Opposite Delevingne is Natt Wolff, who also starred in The Fault in Our Stars; if this is a coming-of-age story, then it’s his character’s story. The film opens with the main characters, Quentin ‘Q’ Jacobsen (Wolff) and Margo Roth Spiegelman (Delevingne), finding a dead body as kids against the backdrop of Quentin developing feelings for Margo. We then flash forward to our leads in the run-up to their high school graduation and though they’ve drifted apart, it’s suggested that Quentin still very much has feelings for Margo. One night, Margo appears at Quentin’s window and lure’s him to help her take revenge against her cheating boyfriend and the friends who knew about his infidelity. That stretch of action has its own quirks and highlights, but the aforementioned thriller element of the film kicks in when Margo leaves town, leaving a trail of clues for Quentin to find her. It’s this part that very much confirms the film as a teen flick through and through – and this is its big problem.
Film critic Rebecca Keegan put forward a good argument when comparing it to possibly the greatest high school movie ever made, The Breakfast Club, pointing out that there’s something intangible that’s missing from Paper Towns; but that thing becomes all too clear half way through. It’s simply not as profound as it presents itself. Keegan goes on to say that The Breakfast Club lingers in your mind as you enter adulthood – when it comes to Paper Towns, however, that isn’t true, because it explores issues such as unrequited love, finding your path in the world and friendship in very predictable ways.

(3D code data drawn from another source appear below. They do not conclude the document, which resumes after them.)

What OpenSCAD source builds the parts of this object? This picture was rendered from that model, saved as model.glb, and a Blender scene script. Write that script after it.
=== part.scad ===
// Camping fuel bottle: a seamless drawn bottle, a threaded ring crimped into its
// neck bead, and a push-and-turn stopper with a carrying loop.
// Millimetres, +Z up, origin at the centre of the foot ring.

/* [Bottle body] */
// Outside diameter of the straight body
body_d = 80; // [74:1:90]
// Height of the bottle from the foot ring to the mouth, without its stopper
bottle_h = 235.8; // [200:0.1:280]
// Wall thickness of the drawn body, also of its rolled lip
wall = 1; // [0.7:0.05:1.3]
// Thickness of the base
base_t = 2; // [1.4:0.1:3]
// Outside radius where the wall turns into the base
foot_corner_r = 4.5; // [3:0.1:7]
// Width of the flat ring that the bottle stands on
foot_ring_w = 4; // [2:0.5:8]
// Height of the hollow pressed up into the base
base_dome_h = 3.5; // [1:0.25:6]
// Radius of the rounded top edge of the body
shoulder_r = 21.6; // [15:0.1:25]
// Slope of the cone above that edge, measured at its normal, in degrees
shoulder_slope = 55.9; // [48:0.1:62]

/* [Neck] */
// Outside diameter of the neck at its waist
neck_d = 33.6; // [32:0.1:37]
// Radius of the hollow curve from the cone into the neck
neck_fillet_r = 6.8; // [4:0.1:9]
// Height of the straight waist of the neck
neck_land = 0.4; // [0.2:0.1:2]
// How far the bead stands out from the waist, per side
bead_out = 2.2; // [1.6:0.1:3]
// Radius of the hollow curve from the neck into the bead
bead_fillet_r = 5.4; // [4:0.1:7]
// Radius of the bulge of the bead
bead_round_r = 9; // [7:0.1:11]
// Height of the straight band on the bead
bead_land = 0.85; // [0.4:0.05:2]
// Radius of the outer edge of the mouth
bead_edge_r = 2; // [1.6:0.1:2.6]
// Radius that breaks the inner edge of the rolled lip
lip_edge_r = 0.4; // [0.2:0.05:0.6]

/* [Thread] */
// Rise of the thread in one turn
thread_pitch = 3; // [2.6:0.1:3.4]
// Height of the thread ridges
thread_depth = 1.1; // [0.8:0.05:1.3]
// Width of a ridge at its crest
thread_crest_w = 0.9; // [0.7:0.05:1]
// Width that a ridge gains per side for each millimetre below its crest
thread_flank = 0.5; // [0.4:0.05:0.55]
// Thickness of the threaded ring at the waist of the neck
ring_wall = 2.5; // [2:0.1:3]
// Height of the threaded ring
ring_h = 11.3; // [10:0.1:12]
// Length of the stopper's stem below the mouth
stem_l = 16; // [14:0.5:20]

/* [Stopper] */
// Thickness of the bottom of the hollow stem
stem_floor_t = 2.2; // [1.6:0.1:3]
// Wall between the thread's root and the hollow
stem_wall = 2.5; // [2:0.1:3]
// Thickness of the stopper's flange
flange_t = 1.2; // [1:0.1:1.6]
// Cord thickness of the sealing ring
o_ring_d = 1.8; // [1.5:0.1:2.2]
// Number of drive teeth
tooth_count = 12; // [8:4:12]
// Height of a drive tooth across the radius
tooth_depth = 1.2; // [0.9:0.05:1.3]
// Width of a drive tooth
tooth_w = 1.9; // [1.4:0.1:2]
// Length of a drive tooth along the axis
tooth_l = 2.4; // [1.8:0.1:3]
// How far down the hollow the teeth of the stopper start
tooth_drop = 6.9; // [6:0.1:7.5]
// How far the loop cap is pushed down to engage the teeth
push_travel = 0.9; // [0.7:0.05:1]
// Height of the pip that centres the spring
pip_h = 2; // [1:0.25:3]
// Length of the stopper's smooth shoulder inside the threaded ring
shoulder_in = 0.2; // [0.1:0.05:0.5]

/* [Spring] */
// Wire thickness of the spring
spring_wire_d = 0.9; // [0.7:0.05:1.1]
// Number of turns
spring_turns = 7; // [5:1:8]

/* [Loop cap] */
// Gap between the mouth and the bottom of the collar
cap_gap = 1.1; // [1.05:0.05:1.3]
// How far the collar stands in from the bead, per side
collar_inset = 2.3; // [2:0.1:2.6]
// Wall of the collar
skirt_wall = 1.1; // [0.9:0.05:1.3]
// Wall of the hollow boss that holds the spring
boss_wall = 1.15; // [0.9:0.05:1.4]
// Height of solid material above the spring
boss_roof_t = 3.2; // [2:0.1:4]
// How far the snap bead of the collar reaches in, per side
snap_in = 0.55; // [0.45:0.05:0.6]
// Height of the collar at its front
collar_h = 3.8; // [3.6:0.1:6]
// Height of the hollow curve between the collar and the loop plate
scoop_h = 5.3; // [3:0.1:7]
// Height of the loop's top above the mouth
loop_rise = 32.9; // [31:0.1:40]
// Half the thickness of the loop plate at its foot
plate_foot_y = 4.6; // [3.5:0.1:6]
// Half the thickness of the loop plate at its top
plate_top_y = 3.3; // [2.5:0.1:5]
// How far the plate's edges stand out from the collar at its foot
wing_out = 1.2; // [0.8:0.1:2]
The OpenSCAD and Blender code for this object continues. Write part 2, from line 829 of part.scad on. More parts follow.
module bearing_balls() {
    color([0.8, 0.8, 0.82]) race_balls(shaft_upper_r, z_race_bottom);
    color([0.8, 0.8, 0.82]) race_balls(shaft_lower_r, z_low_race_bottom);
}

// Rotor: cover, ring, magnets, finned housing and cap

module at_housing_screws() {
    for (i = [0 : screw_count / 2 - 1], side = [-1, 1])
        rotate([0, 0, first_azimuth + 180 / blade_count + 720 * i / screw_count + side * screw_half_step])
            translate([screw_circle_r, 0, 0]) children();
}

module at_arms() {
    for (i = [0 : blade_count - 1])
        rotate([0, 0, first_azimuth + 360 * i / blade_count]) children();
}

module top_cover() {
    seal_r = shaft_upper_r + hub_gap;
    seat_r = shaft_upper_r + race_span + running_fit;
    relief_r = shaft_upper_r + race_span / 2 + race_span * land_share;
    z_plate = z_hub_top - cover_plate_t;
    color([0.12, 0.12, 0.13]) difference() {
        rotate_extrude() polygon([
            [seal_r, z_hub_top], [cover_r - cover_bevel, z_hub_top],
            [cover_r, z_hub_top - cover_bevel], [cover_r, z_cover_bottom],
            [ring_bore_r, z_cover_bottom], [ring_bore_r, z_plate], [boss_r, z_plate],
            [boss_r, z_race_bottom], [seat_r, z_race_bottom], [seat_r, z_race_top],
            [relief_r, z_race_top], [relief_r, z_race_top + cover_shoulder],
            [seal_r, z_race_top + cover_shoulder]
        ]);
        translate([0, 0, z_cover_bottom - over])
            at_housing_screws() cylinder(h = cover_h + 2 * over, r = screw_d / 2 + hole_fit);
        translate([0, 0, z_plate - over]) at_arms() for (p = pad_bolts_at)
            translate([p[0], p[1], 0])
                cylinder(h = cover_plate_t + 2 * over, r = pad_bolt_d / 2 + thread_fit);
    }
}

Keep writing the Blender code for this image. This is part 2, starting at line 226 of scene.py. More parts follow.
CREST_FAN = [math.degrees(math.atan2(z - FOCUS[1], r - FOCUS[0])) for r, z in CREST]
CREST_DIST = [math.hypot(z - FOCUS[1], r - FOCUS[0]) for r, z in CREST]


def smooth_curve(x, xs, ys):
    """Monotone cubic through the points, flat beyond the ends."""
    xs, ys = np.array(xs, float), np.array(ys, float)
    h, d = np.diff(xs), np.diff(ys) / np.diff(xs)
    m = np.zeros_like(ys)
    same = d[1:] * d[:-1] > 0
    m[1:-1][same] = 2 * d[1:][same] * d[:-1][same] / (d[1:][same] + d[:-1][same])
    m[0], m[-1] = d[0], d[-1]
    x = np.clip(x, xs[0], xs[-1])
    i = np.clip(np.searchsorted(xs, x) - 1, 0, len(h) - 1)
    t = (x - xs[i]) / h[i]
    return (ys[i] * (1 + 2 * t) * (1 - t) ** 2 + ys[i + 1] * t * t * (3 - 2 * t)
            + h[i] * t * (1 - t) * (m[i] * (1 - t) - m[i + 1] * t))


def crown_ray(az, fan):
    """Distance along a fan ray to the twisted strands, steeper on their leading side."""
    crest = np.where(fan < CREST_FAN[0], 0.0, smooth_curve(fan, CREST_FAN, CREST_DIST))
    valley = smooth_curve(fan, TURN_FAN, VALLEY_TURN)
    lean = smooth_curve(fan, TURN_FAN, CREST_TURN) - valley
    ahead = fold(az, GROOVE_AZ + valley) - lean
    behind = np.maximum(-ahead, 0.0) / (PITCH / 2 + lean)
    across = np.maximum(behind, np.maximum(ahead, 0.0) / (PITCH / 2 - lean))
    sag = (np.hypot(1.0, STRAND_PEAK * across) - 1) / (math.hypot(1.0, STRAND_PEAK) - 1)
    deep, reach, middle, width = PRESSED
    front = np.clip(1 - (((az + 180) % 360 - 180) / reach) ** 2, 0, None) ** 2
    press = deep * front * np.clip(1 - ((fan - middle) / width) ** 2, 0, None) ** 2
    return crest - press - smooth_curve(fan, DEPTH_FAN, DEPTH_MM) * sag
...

It’s saving graces, too, are somewhat superficial, but enjoyable nonetheless; the soundtrack, which feature music from Twin Shadow, Santigold, HAIM and Vampire Weekend among others; there’s a typically somber, indie tone to the humour and of course we have the rise of Cara Delevingne and Natt Wolff who both demonstrate what bright futures they have in Hollywood. Apart from that, this is not a film that stings, lasts or moves – it’s just a nice indie movie at the end of the day.